Add the sliced cabbage along with the ginger, garlic powder, salt, and pepper, then cook for another 5-7 minutes until the cabbage is tender but still slightly crisp.
The vegetables should have a nice char and be fragrant when done.
Step 5: Assemble the Bowls
- 2 cups rice, cooked and warm
- 1 cucumber, thinly sliced into half-moons
- 2 tsp lime juice
- sautéed vegetables from Step 4
- bang bang chicken from Step 3
- 2 tbsp mayo
- reserved sauce from Step 3
Divide the warm cooked rice among bowls.
Arrange the sliced cucumber in half-moons on top of the rice and drizzle with lime juice.
Top each bowl with the sautéed vegetables from Step 4 and the bang bang chicken from Step 3.
Whisk together the remaining 2 tablespoons of mayo with the reserved 1/4 cup sauce from Step 3 to create a creamy drizzle.
Step 6: Finish and Garnish
- creamy mayo-sauce mixture from Step 5
- 2 scallions, finely sliced
- 1 tsp black sesame seeds
Drizzle the creamy mayo-sauce mixture from Step 5 generously over each bowl.
Top with sliced scallions and black sesame seeds for color and a subtle nutty flavor.
Serve immediately while the rice and chicken are still warm.

Best Bang Bang Chicken and Rice Bowls
Ingredients
Method
- Mix the tapioca starch, garlic powder, salt, pepper, and paprika in a small bowl to create the seasoning coating. While this sits, cut the chicken breasts into 1-inch bite-sized chunks and set aside. Measure out all sauce ingredients (mayo, honey, chili sauce, hot sauce, minced garlic, soy sauce, and salt) into separate small bowls so everything is ready when you need it. I find having all ingredients prepped prevents scrambling mid-cooking and ensures the chicken doesn't overcook while you're measuring.
- Coat the chicken chunks thoroughly in the tapioca starch mixture from Step 1, shaking off excess. Heat 2 tablespoons of avocado oil in a large skillet over medium-high heat until shimmering. Working in batches to avoid crowding the pan, cook the chicken for 5-8 minutes per side until golden brown and cooked through. Transfer the cooked chicken to a plate and let it rest briefly.

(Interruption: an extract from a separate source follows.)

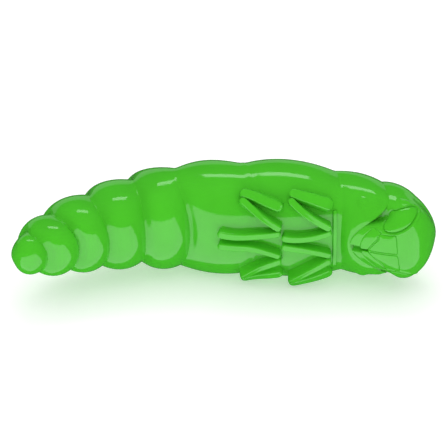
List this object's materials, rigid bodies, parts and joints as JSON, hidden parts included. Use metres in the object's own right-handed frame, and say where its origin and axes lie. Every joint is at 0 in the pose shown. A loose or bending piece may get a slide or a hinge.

- While the chicken rests, whisk together 3 tablespoons of mayo with the honey, chili sauce, hot sauce, minced garlic, and soy sauce to create the bang bang sauce base. Reserve 1/4 cup of this sauce in a separate bowl for the final drizzle. Return the cooked chicken to the skillet and toss it with the remaining sauce until fully coated. Let the sauced chicken warm through for 1-2 minutes, then set aside. I always reserve some sauce before mixing to ensure you have a bright, fresh drizzle for the top rather than using what clings to the chicken.
- Heat 1 tablespoon of oil in the same skillet over medium-high heat. Add the shredded carrots and cook for about 10 minutes, stirring occasionally, until they begin to soften and lightly caramelize. Add the sliced cabbage along with the ginger, garlic powder, salt, and pepper, then cook for another 5-7 minutes until the cabbage is tender but still slightly crisp. The vegetables should have a nice char and be fragrant when done.
- Divide the warm cooked rice among bowls. Arrange the sliced cucumber in half-moons on top of the rice and drizzle with lime juice. Top each bowl with the sautéed vegetables from Step 4 and the bang bang chicken from Step 3. Whisk together the remaining 2 tablespoons of mayo with the reserved 1/4 cup sauce from Step 3 to create a creamy drizzle.
- Drizzle the creamy mayo-sauce mixture from Step 5 generously over each bowl. Top with sliced scallions and black sesame seeds for color and a subtle nutty flavor. Serve immediately while the rice and chicken are still warm.